Introduction
relay is a local CLI agent that acts as a privilege-isolated conversational execution layer, mediating all communication between a high-privilege internal agent and real humans via WhatsApp, Telegram, and phone calls.
The Problem
Your core agent has filesystem access, code execution, internal APIs, and secrets. When it needs to talk to real humans — to confirm a delivery, validate information, or collect feedback — you don't want that same powerful agent exposed to external messaging channels.
You want communication without capability leakage.
The Solution
relay is a client-daemon pair: a persistent background daemon manages WhatsApp, Telegram, and phone connections along with conversation state, while lightweight CLI commands provide full observability and control. Your main agent orchestrates human conversations programmatically through simple shell commands, while maintaining strict privilege isolation.
relay can:
- Send and receive WhatsApp messages
- Send and receive Telegram messages via a bot
- Place outbound phone calls via ElevenLabs Conversational AI
- Run structured conversations with objectives and todo lists
- Automatically follow up with unresponsive contacts (heartbeat system)
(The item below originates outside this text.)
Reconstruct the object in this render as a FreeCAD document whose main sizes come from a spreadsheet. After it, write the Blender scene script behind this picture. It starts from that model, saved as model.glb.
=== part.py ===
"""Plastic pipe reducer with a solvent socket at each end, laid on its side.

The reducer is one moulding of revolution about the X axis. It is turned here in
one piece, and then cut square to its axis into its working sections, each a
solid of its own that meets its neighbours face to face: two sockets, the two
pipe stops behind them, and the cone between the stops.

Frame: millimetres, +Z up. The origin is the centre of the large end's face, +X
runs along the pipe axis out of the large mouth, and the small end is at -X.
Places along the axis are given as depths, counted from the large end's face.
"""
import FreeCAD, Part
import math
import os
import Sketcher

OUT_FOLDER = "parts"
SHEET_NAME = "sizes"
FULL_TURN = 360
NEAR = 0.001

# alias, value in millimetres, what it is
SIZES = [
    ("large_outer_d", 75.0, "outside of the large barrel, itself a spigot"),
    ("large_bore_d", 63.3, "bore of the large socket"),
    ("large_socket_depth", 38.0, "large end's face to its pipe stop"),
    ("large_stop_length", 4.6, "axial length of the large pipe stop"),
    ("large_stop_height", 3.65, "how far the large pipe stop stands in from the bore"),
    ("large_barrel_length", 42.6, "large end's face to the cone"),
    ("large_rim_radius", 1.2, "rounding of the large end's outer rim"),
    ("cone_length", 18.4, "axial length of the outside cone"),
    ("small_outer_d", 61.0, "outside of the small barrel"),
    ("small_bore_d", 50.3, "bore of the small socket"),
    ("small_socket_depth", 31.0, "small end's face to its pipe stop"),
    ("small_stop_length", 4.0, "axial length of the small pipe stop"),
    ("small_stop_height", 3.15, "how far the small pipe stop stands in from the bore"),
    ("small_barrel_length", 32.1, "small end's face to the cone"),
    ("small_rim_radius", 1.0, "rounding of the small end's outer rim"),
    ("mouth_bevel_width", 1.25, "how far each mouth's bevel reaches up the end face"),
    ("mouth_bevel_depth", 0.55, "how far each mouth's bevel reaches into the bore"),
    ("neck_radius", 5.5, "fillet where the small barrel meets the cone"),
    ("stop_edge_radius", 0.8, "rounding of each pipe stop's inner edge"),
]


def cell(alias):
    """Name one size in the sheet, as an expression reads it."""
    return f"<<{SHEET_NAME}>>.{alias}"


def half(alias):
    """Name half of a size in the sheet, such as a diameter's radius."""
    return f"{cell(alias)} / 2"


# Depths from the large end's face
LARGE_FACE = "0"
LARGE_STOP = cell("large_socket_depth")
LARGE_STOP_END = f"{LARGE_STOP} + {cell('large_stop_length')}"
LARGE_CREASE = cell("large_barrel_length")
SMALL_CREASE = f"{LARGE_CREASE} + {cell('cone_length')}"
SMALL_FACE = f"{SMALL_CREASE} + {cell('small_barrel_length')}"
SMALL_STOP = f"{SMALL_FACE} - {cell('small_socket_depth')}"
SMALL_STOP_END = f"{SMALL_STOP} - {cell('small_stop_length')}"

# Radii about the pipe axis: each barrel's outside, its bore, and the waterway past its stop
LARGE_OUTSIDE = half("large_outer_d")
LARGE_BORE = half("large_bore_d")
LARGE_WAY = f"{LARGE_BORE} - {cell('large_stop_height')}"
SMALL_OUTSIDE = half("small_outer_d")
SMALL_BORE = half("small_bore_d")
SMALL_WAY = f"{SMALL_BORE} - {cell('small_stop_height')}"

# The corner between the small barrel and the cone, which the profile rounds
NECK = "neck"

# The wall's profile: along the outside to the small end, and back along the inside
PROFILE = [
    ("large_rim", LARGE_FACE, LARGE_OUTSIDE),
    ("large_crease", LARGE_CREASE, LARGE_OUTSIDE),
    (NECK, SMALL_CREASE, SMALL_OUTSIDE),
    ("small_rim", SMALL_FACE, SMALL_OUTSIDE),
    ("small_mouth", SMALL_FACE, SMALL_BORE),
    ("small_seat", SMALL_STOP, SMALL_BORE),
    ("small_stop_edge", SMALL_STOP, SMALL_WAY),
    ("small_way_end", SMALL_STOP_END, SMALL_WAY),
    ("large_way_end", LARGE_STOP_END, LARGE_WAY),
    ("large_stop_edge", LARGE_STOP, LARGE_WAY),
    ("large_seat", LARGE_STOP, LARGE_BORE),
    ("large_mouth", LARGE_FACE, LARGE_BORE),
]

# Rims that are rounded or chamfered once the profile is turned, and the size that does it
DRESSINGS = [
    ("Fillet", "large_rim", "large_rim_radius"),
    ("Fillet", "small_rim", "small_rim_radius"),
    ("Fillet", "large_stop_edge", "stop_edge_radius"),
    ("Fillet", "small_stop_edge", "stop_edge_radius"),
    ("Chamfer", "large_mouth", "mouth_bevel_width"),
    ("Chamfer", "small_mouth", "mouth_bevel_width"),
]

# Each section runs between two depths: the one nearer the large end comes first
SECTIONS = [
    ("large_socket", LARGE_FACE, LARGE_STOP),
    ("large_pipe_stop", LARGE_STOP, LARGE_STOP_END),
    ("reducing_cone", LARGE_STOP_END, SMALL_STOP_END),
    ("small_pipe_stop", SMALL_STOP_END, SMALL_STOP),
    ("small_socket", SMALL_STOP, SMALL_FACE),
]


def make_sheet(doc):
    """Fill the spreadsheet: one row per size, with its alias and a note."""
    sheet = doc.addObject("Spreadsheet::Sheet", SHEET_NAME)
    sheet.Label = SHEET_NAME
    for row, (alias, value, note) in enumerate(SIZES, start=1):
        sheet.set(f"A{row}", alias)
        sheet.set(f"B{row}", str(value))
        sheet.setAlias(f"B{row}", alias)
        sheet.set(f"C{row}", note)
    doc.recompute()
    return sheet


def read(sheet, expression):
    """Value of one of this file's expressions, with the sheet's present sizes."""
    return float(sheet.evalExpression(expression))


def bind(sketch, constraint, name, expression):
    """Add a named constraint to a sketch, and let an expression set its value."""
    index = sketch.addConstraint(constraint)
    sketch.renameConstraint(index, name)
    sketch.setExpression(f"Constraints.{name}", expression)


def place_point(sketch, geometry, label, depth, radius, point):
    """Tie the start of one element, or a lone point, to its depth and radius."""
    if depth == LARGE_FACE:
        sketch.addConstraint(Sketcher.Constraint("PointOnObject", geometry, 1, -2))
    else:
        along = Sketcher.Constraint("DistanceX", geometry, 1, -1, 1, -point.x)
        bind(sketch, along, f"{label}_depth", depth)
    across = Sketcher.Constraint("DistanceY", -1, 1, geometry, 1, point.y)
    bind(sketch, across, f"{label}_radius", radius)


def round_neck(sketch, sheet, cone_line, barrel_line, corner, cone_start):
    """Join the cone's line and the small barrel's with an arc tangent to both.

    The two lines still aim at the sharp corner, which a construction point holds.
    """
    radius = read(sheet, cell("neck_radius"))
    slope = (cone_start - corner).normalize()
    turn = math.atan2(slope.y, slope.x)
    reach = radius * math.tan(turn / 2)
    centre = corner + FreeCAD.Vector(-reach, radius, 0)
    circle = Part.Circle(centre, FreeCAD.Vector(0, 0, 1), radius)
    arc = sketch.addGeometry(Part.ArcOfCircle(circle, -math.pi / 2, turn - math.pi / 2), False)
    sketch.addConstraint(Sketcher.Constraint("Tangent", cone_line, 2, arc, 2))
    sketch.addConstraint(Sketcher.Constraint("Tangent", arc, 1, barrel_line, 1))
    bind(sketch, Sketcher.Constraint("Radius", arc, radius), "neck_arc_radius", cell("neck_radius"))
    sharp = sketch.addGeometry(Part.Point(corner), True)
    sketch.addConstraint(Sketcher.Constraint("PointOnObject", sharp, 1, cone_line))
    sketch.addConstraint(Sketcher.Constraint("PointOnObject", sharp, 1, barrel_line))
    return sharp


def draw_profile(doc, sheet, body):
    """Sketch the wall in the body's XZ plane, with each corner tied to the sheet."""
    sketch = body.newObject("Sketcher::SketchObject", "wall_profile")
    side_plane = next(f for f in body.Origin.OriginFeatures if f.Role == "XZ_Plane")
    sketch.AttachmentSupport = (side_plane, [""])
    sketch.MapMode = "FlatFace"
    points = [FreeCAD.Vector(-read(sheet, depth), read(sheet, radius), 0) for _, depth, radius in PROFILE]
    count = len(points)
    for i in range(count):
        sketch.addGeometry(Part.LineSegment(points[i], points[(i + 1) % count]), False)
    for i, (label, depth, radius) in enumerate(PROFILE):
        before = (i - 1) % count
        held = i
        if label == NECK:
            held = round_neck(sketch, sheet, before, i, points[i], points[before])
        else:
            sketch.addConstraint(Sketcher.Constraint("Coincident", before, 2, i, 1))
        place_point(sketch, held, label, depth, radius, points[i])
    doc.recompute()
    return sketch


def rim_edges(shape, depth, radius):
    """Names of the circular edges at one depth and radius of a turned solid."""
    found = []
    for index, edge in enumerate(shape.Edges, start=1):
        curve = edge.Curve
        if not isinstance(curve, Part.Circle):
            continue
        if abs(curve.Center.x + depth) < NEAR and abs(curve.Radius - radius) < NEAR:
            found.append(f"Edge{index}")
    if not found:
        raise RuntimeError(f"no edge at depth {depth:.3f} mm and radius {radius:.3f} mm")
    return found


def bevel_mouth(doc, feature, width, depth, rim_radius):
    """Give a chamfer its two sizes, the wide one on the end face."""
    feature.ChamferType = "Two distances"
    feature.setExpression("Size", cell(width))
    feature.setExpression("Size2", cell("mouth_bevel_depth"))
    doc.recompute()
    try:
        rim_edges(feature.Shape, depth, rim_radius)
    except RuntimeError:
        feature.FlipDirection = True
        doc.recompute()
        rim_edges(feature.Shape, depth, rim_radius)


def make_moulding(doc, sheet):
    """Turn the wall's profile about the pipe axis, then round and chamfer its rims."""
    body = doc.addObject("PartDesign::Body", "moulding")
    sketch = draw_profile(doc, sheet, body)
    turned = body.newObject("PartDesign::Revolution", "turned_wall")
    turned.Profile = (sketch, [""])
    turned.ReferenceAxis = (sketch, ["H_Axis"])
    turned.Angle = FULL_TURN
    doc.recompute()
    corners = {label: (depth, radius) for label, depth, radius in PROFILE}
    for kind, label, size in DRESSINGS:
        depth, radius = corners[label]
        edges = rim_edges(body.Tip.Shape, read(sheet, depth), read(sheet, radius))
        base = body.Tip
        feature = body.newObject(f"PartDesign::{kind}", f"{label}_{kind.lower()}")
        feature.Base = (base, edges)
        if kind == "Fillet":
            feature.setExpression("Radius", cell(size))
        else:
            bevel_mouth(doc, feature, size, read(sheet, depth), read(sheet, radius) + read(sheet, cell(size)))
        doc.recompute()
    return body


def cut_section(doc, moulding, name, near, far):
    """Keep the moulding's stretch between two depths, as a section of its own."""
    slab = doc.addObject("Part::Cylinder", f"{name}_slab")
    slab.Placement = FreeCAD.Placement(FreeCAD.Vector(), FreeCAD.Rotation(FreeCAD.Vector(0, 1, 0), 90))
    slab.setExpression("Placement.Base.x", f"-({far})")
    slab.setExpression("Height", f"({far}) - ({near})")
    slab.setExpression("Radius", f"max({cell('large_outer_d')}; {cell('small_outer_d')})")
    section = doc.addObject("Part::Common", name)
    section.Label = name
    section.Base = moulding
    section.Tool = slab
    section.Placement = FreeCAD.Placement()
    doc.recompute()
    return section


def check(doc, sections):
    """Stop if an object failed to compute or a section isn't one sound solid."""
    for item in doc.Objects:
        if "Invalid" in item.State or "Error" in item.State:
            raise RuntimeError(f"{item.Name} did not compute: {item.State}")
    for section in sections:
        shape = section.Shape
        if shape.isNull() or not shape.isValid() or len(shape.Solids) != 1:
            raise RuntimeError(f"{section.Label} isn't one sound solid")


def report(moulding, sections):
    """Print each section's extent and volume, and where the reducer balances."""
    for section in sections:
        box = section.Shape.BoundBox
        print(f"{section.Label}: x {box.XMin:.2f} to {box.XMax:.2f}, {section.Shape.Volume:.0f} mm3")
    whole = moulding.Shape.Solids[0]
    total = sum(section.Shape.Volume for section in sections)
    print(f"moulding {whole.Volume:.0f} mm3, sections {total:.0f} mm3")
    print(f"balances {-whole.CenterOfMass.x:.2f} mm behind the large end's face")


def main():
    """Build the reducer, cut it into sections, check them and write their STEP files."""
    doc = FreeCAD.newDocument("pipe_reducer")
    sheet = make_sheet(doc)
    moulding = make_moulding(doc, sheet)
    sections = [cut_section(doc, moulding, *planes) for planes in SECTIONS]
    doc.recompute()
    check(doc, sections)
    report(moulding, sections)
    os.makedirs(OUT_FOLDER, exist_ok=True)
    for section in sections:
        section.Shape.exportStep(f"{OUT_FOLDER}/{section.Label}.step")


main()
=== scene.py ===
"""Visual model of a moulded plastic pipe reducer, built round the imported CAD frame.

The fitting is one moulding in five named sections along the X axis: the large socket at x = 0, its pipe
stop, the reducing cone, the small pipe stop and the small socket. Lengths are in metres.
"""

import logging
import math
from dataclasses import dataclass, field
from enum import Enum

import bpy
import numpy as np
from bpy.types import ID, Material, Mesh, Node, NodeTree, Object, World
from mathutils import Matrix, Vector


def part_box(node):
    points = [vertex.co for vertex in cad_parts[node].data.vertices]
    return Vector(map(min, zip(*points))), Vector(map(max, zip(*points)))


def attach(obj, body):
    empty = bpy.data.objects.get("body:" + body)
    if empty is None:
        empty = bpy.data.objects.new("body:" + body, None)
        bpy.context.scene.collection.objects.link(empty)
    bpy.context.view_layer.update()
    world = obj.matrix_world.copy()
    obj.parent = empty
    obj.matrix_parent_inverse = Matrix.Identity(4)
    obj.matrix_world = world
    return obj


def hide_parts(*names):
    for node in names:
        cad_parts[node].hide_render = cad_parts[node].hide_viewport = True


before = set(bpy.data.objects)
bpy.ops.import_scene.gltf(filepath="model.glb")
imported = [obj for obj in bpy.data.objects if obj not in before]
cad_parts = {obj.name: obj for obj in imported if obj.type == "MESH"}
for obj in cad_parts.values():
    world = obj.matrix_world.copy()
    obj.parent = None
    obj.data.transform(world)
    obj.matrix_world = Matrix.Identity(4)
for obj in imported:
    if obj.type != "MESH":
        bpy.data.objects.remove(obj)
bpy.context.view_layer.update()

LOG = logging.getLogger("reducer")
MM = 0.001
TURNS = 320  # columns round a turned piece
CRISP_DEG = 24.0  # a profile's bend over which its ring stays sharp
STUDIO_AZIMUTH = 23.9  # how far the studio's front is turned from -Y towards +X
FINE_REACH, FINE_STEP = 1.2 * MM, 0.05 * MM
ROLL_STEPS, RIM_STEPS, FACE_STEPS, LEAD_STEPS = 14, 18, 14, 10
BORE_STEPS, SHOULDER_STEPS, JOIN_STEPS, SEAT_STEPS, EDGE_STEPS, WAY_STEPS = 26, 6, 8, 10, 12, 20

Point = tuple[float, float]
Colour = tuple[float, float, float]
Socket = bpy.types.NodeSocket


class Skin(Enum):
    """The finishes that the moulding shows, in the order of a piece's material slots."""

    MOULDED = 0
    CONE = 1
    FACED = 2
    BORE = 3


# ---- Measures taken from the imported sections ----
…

- Track conversation state through a defined state machine
- Persist all state across daemon restarts
relay cannot:
- Execute arbitrary code
- Access your filesystem
- Use developer tools
- Call internal APIs
- Escalate privileges
Architecture
Main Agent (full privileges)
│
│ CLI commands (relay create, relay send, relay call, ...)
▼
relay daemon (localhost:3214)
│ conversation-scoped tools only
│
├── WhatsApp (Baileys v7)
├── Telegram (grammY bot)
├── Phone (ElevenLabs + Twilio)
▼
Human contactsProduct Principles
-
Capability Isolation — Main Agent (full access) + Relay Agent (conversation-only). No shared execution context.
-
API-First — Everything is programmable via CLI. No UI dependency. No hidden flows.
-
Conversation as Execution Boundary — relay collects information, follows an internal checklist, and produces structured output. The main agent decides what to do with that output.